The audio roars into the viewing area and aggressively surrounds you thanks to a very active 5.1 Dolby Digital soundtrack. The 360-degree explosion sequence at the beginning of the film will literally rain lethal ball-bearings all around you. The LFE channel gets an ample workout thanks to the many in-your-face explosions as well as the pounding techno score. Through it all, the dialog rings clear and understandable. Clearly, no one in the house will sleep through this ear-candy.

The extras here include an generally engaging and informative commentary by director Dominic Sena. There’s also two documentaries – ‘HBO First Look: The Making of Swordfish’ and ‘The Effects in Focus’ – which are adequate yet not overly generous in content. There are a couple of alternate endings, a theatrical trailer, and the usual cast & crew profiles and DVD-ROM content. Plus, there are several Easter Eggs nestled within, too.

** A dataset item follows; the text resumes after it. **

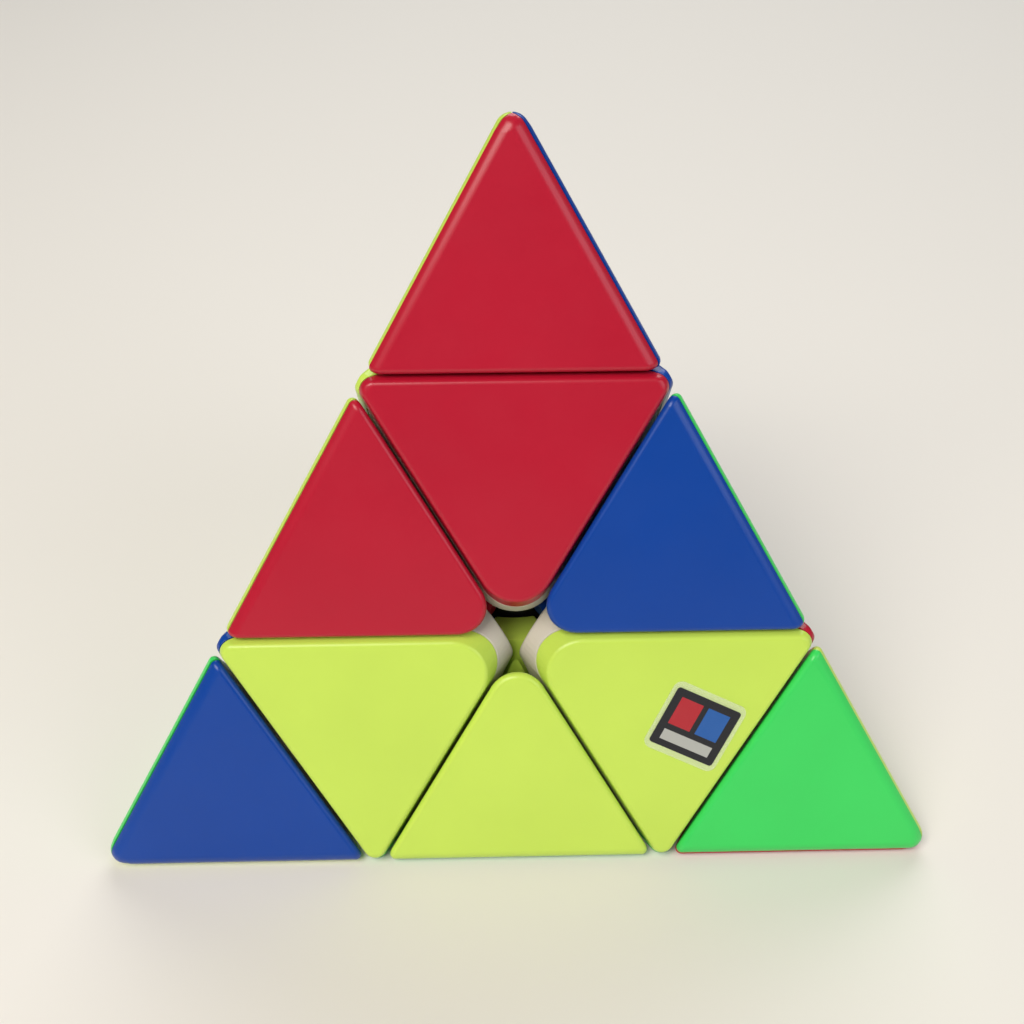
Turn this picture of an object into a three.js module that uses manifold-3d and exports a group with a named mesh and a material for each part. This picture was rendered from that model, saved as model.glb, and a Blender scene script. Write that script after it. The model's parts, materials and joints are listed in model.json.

A reasonable offering of bonus goodies, I suppose.

In all, ‘Swordfish’ achieves it’s purpose as an eye- and ear-dazzling Summer flick. And while it’s plot attempts to overachieve to its own detriment, it’s still reasonably entertaining action fare. Most enjoyable here, though, are Travolta and the booming audio tracks. Crank this one up, suspend your disbelief, and enjoy the ride.